Adding a couple of new Windows hosts to my monitoring network this morning, my NRPE plugin checks against them were failing.
me@nagios:~$ /usr/lib/nagios/plugins/check_nrpe -H monitoredwindowsserver.vpn CHECK_NRPE: Error - could not complete SSL handshake.
The usual culprits – password set but not being used, or hosts_allowed not including the host doing the checking – were already set correctly.

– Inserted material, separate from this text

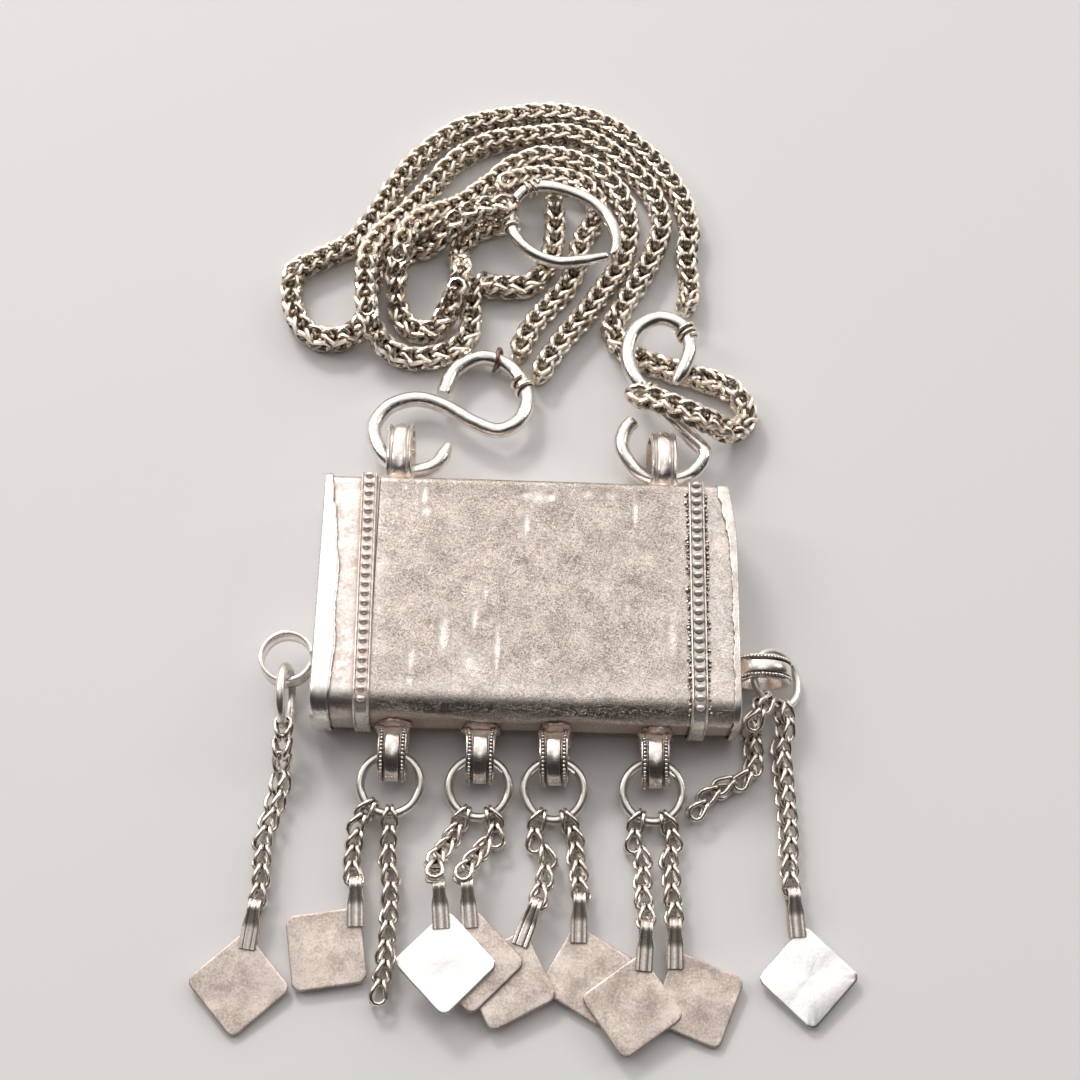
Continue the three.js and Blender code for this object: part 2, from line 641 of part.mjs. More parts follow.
// Neck chain strands as they lie in their pile, rising where one crosses another
const neckStrands = {
  neck_right_outer: {
    steps: 36,
    line: [
      [29.9, 43.3, 3.4], [31.3, 47.7, 1.7], [31, 57.7, 1.7], [31.6, 63, 1.7], [29.8, 71.4, 1.7], [25.6, 78.6, 1.7],
      [19.9, 84.8, 1.7], [12.4, 89.9, 1.7], [3.4, 91.6, 1.7], [-6, 90.2, 1.7], [-15.4, 87.2, 1.7],
      [-22.8, 81.2, 1.7], [-28.3, 73.5, 1.7], [-32.3, 65.7, 1.7], [-36.6, 58.5, 1.7], [-42.9, 54, 1.7],
      [-47.6, 50.8, 1.7], [-48.4, 43.3, 1.7], [-44.4, 36.4, 1.7], [-38.2, 35.6, 1.7], [-34, 39.6, 1.7],
      [-33.2, 46.2, 1.7], [-31.4, 52.2, 1.7], [-26, 56, 1.7], [-22.4, 57.4, 1.8], [-18.2, 59.6, 4.9], [-14.6, 61.8, 6.5], [-11, 63.6, 6.6],
      [-7.8, 64.4, 6.5],
    ],
  },
  neck_right_turn: {
    steps: 12,
    line: [
      [18.2, 20.8, 8.6], [22, 19.8, 9.6], [27.6, 17.9, 9.6], [33, 16.2, 8.4], [38.4, 16.2, 4], [41.8, 19.8, 1.8],
      [40.4, 25, 1.7], [37.2, 27.2, 1.7],
    ],
  },
  neck_right_inner: {
    steps: 42,
    line: [
      [36.7, 27.5, 1.7], [34, 28.5, 1.7], [27, 30.6, 1.7], [20, 33.6, 1.7], [16.3, 38.4, 1.7], [18, 44.4, 1.7],
      [21.4, 51.2, 1.7], [24.2, 57.6, 1.7], [25.8, 64, 1.7], [24.2, 71.4, 1.7], [20.2, 77.2, 1.7],
      [14.6, 82.6, 1.7], [7.4, 86, 1.7], [-1, 85.6, 1.7], [-9.4, 83.8, 1.7], [-16.4, 79.2, 1.7],
      [-21.8, 72.2, 1.7], [-26.6, 65.4, 1.7], [-30.8, 59, 4.2], [-33.2, 52.6, 6.6], [-33.6, 45, 6.6], [-32.8, 38.8, 6.5],
      [-30, 34, 3.6], [-25, 31.6, 1.9], [-17.2, 32.8, 1.7], [-13.2, 37, 1.7], [-12.6, 42.6, 1.7],
      [-12.2, 47.4, 1.7], [-7.6, 48.4, 1.7], [-2.4, 48.8, 1.7], [1.6, 52.4, 1.7], [3.4, 57.4, 1.7], [4, 62.4, 1.7],
      [3.8, 66.6, 1.7],
    ],
  },
  neck_left_outer: {
    steps: 34,
    line: [
      [0.7, 27.2, 1.7], [2.8, 31.4, 1.7], [6.2, 37, 1.7], [10.2, 42.4, 1.7], [14, 48.6, 1.7], [17.4, 54.6, 1.7],
      [19, 60.8, 1.7], [18.6, 67.4, 1.7], [15.4, 74.2, 1.7], [9.4, 78.8, 1.7], [2.2, 80.4, 1.7],
      [-4.4, 78, 1.7], [-9.8, 73, 1.7], [-15.6, 68, 1.7], [-20.8, 64.6, 3], [-24.8, 59.8, 6], [-26.8, 54, 6.6],
      [-27.6, 48.6, 4.6], [-27.4, 43.6, 1.9], [-25.2, 39, 1.7], [-21.4, 37.8, 1.7], [-18.2, 40.2, 2.8],
      [-15.4, 44.6, 6.4], [-14.8, 49.4, 5.8], [-15.4, 54.6, 1.9], [-14.6, 58.8, 1.7], [-11, 62.2, 1.7],
      [-7.6, 63.6, 1.7],
    ],
  },
  neck_left_inner: {
    steps: 18,
    line: [
      [-3.2, 31.8, 1.7], [-2, 35.6, 1.7], [0, 39.8, 1.7], [2.6, 43.6, 1.7], [6.2, 48.4, 1.7], [8.4, 53.6, 1.7],
      [9.4, 59.2, 1.7], [11.6, 64, 1.7], [12.4, 68.6, 1.7], [9.6, 73, 1.7], [4, 75.2, 1.7],
      [-1, 74.6, 2.6], [-4.6, 72.2, 4.4],
    ],
  },
};
for (const [name, strand] of Object.entries(neckStrands)) {
  const line = strand.line.map(pilePoint);
  addPiece(name, wireAlong(line, neckRadius, 6, strand.steps).geometry, silver(0xb8ab97, 0.36));
}

necklace.position.set(-fixedBandX, 0, bandGap + bandWall);

export default necklace;
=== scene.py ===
import json
import math
from math import cos, pi, radians, sin

import bmesh
import bpy
from mathutils import Matrix, Vector, noise

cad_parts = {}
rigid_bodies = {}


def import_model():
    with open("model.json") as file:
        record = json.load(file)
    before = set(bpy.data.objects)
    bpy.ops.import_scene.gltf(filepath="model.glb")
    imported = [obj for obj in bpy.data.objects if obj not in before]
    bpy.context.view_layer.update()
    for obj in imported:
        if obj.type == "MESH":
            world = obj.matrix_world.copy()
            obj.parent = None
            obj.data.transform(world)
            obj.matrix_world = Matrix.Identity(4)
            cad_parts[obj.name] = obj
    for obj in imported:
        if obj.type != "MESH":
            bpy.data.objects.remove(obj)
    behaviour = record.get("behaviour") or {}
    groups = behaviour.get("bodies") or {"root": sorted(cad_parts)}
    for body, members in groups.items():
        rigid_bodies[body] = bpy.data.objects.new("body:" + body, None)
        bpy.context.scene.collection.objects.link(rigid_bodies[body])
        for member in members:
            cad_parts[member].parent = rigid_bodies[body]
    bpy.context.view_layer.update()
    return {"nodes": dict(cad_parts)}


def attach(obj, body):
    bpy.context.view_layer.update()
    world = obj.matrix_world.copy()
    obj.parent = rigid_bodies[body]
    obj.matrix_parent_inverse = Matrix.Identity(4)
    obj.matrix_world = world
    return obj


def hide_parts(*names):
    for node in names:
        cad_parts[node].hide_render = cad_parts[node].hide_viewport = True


for thing in list(bpy.data.objects):
    bpy.data.objects.remove(thing)

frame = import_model()

# The camera looks down on the necklace from the side of the square dangles, a little off square.
# Lengths are in mm from the middle of the box's flat back. The frame's own origin is on the
# underside of the fixed band, where the box rests.
MM = 0.001
UP = Vector((0, 0, 1))
BACK_FROM_REST = Vector((-30.6, 0.0, 0.7))


def placed(point):
    return (Vector(point) + BACK_FROM_REST) * MM


def put(name, data):
    """A new object in the scene."""
    thing = bpy.data.objects.new(name, data)
    bpy.context.scene.collection.objects.link(thing)
    return thing


camera = put("camera", bpy.data.cameras.new("camera"))
camera.data.sensor_width = 36
camera.data.angle = radians(34)
camera.data.clip_start = 0.01
camera.data.clip_end = 10
camera.location = placed((-5.44, -120.09, 307.4))
camera.rotation_euler = (radians(23.932), radians(-1.883), radians(1.032))
bpy.context.scene.camera = camera
bpy.context.scene.view_settings.view_transform = "Standard"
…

Turns out the NSClient++ folks changed up the default configs. In order to get it working again with a relatively vanilla Nagios server on the other end, I needed to set two new directives under [/settings/NRPE/server]:
verify mode = none insecure = true
With those directives set and a restart to the nsclient service on the Windows end, manual tests to NRPE worked properly:
me@nagios:~$ /usr/lib/nagios/plugins/check_nrpe -H monitoredwindowsserver.vpn I (0.4.4.19 2015-12-08) seem to be doing fine...

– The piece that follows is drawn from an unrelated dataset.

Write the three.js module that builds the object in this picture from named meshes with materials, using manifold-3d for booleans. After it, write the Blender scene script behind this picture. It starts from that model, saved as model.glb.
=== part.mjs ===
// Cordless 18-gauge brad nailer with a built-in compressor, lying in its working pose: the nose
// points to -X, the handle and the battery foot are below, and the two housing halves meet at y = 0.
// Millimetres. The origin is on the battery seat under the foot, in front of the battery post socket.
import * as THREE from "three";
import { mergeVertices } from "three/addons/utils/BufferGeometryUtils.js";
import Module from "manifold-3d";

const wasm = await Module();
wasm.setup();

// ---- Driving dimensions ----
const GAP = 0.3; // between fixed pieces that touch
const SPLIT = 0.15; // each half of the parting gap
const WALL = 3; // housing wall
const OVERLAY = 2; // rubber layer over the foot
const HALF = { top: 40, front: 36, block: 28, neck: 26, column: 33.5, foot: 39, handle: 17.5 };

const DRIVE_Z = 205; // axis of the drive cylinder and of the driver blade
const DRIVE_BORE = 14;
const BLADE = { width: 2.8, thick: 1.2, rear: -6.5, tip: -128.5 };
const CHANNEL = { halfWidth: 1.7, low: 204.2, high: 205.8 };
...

One of these days I should figure out how to get the default modes, which use peer-to-peer certificate checks, working… but for the moment, I’m only allowing traffic over a VPN tunnel anyway, so it was more important to get it working in its existing (secured by VPN) configuration than to blow a few hours untangling the new defaults.

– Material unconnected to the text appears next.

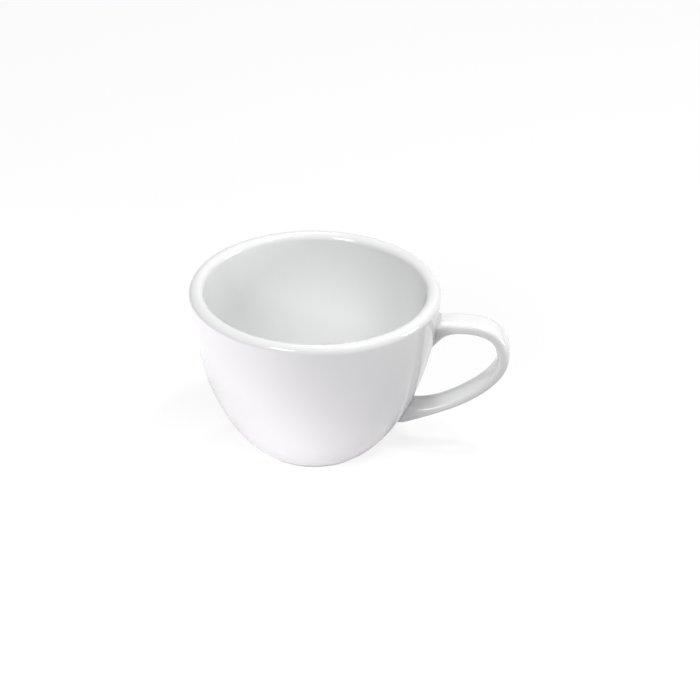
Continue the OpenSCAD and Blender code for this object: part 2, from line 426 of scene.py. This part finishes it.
def coat_skin():
    """The outer skin of the glaze: foot, belly, lip, inside and handle as one surface, open at the foot."""
    skin = Skin()
    places = np.concatenate([
        side_places(0, upper_window.top, ABOVE_WINDOWS_ROWS)[1:-1],
        upper_window.places,
        side_places(upper_window.bottom, lower_window.top, BETWEEN_WINDOWS_ROWS)[1:-1],
        lower_window.places,
        side_places(lower_window.bottom, 1, BELOW_WINDOWS_ROWS)[1:-1],
    ])
    foot = foot_line()
    flats = [*foot, *side_at(places)[::-1], *lip_line(), *inside_line()]
    first_side = len(foot)
    rows = [skin.add(turned_row(flat)) for flat in flats]
    side_rows = rows[first_side:first_side + len(places)][::-1]
    open_columns = {}
    row_numbers = {}
    for window in (upper_window, lower_window):
        top = int(np.argmin(np.abs(places - window.top)))
        row_numbers[window] = side_rows[top:top + window.rows + 1]
        for row in side_rows[top + 1:top + window.rows + 1]:
            open_columns[row[0]] = window.columns_left_open()
    for row, next_row in zip(rows, rows[1:]):
        skin.join(row, next_row, skip=open_columns.get(row[0], ()))
    skin.fill(rows[-1], (0, 0, recess_depth + floor_thickness))

    upper_place, upper_rows, upper_turn, upper_t = root_hollow(deep_place=-1, far_place=0.7)
    lower_place, lower_rows, lower_turn, lower_t = root_hollow(deep_place=3, far_place=1.3)
    strap_rows = []
    for i in range(1, STRAP_ROWS):
        eased = (1 - math.cos(math.pi * i / STRAP_ROWS)) / 2
        share = mix(i / STRAP_ROWS, eased, row_easing)
        strap_rows.append(skin.add(strap_skin(mix(upper_place, lower_place, share), strap_angles)))
    upper_numbers = [skin.add(points) for points in upper_rows]
    lower_numbers = [skin.add(points) for points in lower_rows]
    chain = [*upper_numbers[::-1], *strap_rows, *lower_numbers]
    for row, next_row in zip(chain, chain[1:]):
        skin.join(row, next_row)
    close_window(skin, upper_window, row_numbers[upper_window], upper_numbers[-1], upper_turn, upper_t)
    close_window(skin, lower_window, row_numbers[lower_window], lower_numbers[-1], lower_turn, lower_t)
    return skin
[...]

Wasn’t out of the woods yet, though – that got NRPE working, but not NSClientServer, which is what I’m actually using to monitor these Windows hosts for the most part. So I was still seeing “CRITICAL – Socket timeout after 10 seconds” on a lot of tests against the new hosts in Nagios. Doing a netstat -an on the Windows hosts themselves showed that they were listening on 5666 – the NRPE port – but nothing was listening on 12489, the NSClientServer port. This required another fix in the nsclient.ini file. Just underneath [/modules], you’ll need to add (not just uncomment!) this line:
NSClientServer = enabled
And restart the NSClient++ service again, either from Services applet or with net stop nscp ; net start nscp. Now we test the check_nt plugin against the host…
me@nagios:~$ /usr/lib/nagios/plugins/check_nt -H monitoredwindowsserver.vpn -v UPTIME -p 12489 System Uptime - 0 day(s) 1 hour(s) 34 minute(s)
Now, finally, all of my tests are working. Hope this saves somebody else from having the kind of morning I had!